In Olenik v. Lodzinski, C.A. No. 2017-0414-JRS, a controlling stockholder conducted discussions with a target for approximately nine months before making a formal offer. As a result, the plaintiffs argued that the controlling stockholder failed to meet the requirements of MFW which require the controlling stockholder to condition a transaction on the uncoerced approval by both an independent special committee and an informed majority of the minority stockholders in order to obtain the benefit of business judgement deference.

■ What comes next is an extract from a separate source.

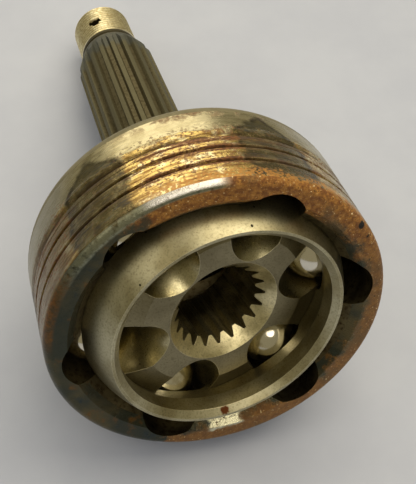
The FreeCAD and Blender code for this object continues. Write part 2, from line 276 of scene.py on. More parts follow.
def rounded(tree, height, strength, distance_mm):
    """Relief on a surface whose sharp edges are worn round."""
    edge = add(tree, "Bevel", {"Radius": sizes().worn_edge}, samples=6)
    return add(tree, "Bump", {"Height": height, "Strength": strength,
                              "Distance": distance_mm * MM, "Normal": edge})


def rubbed_edge_sheen(tree, reach_mm):
    """1 along sharp edges, where handling has rubbed the steel bright and a highlight is painted."""
    edge = add(tree, "Bevel", {"Radius": reach_mm * MM}, samples=6)
    flat = add(tree, "NewGeometry").outputs["Normal"]
    alike = add(tree, "VectorMath", {0: edge, 1: flat}, operation="DOT_PRODUCT")
    return add(tree, "MapRange", {"Value": alike, "From Min": 0.99, "From Max": 0.90}, **SOFT)


def blots(tree, base, place, ragged, marks):
    """A colour with ragged blots at the marks."""
    for middle, size_mm, tint in marks:
        away = add(tree, "VectorMath", {0: place, 1: Vector(middle) * MM}, operation="DISTANCE")
        reach = mingled(tree, ragged, (away, 1 / (size_mm * MM)))
        inside = add(tree, "MapRange", {"Value": reach, "From Min": 1.25, "From Max": 0.95}, **SOFT)
        base = coats(tree, base, (inside, rgba(tint)))
    return base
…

The Court disagreed with plaintiff’s proposition that the controlling stockholder failed to meet the requirements and noted the distinction between “preliminary discussions” and “negotiations”. The Court opined that “in most instances, ‘negotiations’ begin when a proposal is made by one party which, if accepted by the counter-party, would constitute an agreement between the parties regarding the contemplated transaction.” The requirement is triggered from the “outset of negotiation” and not by “extensive preliminary discussions”. The Court noted that the negotiation process did not start until the Company submitted an offer letter which was “the first real move in the negotiating bout”. The preliminary discussions did not amount to bargaining but just exploratory exchanges, and did not include discussions on the price, which was a distinguishing feature of negotiations.
BOTTOM LINE: You do not lose the benefit of the business judgement rule when you explore possibilities and do not address price.